Interview: Photographer Adolfo Valente (Italy)
Interviews / Stories
Tell us something about yourself
I'm not a professional photographer (I'm a lawyer), but I've been taking photos for many years, since I was a boy when I started developing negatives and printing photos on my own.
How did you get into photography?
Ever since I was a boy I have been passionate about art. I would have loved to be able to draw or paint, but I was totally unable. So the best thing I came up with was to try photography. It was certainly quite a stupid approach because photography, painting and sculpture are obviously different forms of art, but that's how it went.
What does photography mean to you?
It means a lot. Photography is a form of communication: it is about getting in touch with other people, conveying something and talking about oneself. As we are what we photograph. But it is not just about conveying, it is also receiving. It is about sharing and sharing is always a good thing.
Please briefly describe your photography style for our readers.
My photography style is simple. I do not like planned, artificial, excessive things. In my photographs there is often a vein of melancholy: it does not mean at all that I am melancholy, quite the opposite, but melancholy is a mood I like and which involves me.
Where do you get inspiration from?
From many things. Obviously from well-known and successful photographers, but also from movies and even music which I love and constantly listen to.
Think in advance what you want in the picture?
Honestly yes, always. I do not want to look like the good guy who always improvises. I never start taking photos without first imagining what I want to do in my mind. Of course, things don't always turn out the way I hoped or thought for a number of reasons and that's when I have to improvise.
Studio, on location or both?
Location. It is the most natural and spontaneous situation.
Would you consider yourself a hobbyist or a paid professional?
A hobbyst, absolutely.
What was your most memorable session and why?
I am sorry to disappoint you, but I cannot think of any specific session. I do not take photographs in difficult or extreme situations, so I have no anecdotes or weird episodes to tell you about. But I can tell you that all my sessions are memorable to me.
What has been the greatest source of inspiration in your work?
It is a very difficult question. There are many sources I draw inspiration from: the books I've read, the movies I've seen, the music I've listened to. Undoubtedly the books of the great photographers are the best lesson you can get. Fortunately I have a nice library.

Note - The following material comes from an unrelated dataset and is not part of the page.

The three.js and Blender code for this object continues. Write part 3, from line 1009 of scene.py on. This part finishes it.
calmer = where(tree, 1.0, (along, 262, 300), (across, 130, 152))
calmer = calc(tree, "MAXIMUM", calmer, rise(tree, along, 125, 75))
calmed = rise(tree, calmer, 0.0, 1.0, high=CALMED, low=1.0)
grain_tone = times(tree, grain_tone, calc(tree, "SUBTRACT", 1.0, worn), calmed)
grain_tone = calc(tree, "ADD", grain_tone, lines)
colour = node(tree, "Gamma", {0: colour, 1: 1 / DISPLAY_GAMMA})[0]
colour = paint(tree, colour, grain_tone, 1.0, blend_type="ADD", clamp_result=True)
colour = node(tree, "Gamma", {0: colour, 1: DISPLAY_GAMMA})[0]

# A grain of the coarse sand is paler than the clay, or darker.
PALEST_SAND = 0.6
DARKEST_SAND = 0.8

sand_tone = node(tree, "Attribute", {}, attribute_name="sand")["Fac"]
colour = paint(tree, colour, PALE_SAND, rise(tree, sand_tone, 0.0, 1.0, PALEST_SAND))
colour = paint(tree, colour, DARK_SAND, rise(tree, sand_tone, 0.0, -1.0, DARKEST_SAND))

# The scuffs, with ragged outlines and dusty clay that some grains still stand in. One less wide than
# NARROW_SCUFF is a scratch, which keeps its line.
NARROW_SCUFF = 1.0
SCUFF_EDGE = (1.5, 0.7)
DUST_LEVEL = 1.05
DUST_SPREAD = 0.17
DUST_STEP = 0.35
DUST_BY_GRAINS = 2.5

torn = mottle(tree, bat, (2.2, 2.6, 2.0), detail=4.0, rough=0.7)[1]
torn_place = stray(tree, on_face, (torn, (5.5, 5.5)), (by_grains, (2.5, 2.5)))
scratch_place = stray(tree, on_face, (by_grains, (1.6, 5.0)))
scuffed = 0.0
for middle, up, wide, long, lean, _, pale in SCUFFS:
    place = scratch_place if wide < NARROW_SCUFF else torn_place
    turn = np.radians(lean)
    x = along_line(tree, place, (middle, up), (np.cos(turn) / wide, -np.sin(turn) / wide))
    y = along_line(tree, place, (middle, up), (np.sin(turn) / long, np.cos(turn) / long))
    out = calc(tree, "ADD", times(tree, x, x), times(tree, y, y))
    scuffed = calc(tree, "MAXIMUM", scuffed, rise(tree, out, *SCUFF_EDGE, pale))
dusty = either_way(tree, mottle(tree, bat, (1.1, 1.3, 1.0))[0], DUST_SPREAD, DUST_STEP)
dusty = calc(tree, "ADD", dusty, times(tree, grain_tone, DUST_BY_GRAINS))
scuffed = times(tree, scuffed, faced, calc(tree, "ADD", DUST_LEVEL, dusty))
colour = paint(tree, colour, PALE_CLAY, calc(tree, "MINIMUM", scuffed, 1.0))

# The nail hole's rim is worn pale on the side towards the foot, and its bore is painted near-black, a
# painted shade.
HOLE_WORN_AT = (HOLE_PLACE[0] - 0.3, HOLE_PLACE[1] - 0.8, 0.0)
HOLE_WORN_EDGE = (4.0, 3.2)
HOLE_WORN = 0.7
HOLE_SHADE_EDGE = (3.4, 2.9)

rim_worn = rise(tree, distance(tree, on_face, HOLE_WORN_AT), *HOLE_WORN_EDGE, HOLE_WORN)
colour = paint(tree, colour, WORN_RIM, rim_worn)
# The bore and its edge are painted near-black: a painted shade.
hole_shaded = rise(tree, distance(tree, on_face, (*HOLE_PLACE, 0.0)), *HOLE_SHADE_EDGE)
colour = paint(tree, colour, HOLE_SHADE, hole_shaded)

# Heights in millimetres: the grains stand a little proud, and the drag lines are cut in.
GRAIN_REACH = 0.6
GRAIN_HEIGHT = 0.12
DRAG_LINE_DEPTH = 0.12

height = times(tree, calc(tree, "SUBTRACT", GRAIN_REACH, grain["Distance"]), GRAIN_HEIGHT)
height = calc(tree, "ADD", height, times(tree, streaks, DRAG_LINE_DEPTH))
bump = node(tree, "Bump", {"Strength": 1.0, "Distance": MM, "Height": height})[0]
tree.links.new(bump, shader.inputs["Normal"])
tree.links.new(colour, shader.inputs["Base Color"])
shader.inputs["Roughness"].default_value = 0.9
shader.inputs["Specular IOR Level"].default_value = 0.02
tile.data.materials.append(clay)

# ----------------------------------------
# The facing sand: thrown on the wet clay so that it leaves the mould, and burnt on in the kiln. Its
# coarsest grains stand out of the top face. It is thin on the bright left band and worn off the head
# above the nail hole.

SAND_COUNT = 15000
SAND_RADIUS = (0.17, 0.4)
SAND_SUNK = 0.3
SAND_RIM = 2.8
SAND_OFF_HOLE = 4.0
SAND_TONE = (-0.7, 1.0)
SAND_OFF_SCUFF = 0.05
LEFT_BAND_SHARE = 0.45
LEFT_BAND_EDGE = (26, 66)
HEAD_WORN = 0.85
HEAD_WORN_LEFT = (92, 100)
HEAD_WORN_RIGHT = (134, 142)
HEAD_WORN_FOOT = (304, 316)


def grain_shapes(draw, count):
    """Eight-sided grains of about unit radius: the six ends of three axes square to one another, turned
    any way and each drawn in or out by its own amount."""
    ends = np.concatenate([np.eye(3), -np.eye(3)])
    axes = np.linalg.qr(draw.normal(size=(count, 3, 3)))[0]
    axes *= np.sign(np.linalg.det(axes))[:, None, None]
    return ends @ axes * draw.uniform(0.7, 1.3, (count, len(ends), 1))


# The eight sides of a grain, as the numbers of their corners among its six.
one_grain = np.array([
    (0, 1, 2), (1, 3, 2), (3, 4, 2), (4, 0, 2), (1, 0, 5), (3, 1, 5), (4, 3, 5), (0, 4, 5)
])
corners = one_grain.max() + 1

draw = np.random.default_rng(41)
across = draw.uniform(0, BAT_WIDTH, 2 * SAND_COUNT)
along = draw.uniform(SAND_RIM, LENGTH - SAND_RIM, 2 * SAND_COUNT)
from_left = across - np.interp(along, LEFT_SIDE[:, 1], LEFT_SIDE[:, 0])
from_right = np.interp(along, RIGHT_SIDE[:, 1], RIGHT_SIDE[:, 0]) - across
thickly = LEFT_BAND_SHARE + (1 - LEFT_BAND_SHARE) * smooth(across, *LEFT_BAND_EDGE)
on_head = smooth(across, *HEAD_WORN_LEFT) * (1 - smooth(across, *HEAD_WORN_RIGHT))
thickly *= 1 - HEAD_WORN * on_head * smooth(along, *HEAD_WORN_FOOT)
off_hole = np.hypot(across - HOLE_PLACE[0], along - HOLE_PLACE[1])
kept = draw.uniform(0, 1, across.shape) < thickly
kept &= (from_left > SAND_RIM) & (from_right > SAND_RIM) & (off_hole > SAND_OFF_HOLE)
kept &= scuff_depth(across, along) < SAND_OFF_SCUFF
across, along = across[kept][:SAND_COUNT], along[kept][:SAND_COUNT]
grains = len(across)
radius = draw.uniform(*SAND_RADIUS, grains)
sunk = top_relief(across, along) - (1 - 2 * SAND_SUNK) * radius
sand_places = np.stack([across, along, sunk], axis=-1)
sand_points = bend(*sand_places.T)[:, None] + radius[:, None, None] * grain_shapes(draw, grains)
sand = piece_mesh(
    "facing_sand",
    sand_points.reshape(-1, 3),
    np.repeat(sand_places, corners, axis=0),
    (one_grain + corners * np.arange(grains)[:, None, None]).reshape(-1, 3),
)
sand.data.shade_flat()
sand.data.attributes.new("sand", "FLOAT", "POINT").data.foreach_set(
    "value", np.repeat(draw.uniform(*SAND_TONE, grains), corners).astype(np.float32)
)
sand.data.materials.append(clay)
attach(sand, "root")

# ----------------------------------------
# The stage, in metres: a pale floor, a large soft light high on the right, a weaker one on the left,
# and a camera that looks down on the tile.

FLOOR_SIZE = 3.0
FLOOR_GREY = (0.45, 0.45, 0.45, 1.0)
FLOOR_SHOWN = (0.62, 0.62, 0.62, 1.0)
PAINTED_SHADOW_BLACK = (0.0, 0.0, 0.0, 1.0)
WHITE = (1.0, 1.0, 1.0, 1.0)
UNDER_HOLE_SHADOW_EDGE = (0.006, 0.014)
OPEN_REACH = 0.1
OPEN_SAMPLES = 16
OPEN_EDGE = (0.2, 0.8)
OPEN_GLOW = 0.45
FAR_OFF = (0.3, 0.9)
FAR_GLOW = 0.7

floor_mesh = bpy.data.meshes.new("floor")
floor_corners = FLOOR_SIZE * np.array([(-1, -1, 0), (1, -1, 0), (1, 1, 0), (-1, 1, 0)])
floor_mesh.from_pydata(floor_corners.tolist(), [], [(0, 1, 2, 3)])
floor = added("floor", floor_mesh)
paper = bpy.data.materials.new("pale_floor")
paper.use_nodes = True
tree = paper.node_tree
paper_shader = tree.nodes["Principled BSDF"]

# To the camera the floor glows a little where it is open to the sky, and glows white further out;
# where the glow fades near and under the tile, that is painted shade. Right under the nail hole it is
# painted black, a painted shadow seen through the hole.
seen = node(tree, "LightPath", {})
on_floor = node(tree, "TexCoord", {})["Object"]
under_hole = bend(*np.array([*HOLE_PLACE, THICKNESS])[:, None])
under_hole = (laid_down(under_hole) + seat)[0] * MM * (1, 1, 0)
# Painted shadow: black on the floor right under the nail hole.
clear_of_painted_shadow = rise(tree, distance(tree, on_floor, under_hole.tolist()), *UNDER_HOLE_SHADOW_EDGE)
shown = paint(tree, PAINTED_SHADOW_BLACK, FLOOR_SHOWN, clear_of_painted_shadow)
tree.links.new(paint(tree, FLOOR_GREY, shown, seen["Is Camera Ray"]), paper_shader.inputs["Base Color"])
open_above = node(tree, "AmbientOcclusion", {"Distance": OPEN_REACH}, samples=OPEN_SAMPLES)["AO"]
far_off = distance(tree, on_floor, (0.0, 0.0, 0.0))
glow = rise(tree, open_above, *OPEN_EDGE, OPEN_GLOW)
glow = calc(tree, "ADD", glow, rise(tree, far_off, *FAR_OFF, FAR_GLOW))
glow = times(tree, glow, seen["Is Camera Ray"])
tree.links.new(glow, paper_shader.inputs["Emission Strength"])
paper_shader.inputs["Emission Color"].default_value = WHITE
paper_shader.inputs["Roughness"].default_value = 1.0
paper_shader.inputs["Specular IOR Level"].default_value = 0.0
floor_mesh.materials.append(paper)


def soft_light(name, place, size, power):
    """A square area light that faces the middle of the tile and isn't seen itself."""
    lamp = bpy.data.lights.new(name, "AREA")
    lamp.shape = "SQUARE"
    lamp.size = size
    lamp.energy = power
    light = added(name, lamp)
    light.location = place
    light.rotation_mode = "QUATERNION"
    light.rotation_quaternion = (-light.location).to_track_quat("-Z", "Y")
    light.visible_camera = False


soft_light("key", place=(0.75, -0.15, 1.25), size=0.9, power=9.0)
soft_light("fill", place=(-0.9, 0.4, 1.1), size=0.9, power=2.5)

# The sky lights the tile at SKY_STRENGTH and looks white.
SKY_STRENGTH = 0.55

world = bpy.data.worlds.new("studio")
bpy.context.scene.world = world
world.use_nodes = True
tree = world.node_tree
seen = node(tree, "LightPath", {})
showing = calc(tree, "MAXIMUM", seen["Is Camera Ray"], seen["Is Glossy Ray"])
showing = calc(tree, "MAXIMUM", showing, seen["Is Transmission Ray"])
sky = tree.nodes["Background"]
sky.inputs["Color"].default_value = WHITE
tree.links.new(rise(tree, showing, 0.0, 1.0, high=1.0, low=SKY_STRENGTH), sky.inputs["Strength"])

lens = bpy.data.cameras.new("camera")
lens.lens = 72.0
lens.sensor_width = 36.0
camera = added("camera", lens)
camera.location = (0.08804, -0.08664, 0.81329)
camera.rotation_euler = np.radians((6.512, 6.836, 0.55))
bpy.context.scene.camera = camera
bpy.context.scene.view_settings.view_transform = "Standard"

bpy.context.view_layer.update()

Nikon or Canon? Favorite lens?
I have always used Canon reflex, but only by chance, because I started with a Canon when I was a boy and so I was very fond of this brand. But now I use the Fuji mirrorflex: they are much lighter, more practical and versatile and less invasive. I am convinced that's the way ahead. But I also like shooting in analog mode (which is always fascinating and performing) and sometimes with the Polaroid 600 SE. The target? The 50 mm.
What is one piece of advice you would like to offer a new photographer looking to start their own business?
I do not think I can give any advice. Unfortunately, today the market is very difficult (across the board) and it is really hard for those who want to start. Even those who are good and skilled do not enjoy the right credit and do not receive the right compensation. So, instead of many theoretically beautiful words, I would say two very practical things: make sure to have some money aside (if you have any) and another job to support the photographer's one. Then you will see ... Of course you cannot think of setting yourself up as a photographer without knowing the history of photography.
What do you think of our new magazine?
Well, excellent of course! :) I'm honored to receive your attention and I thank you.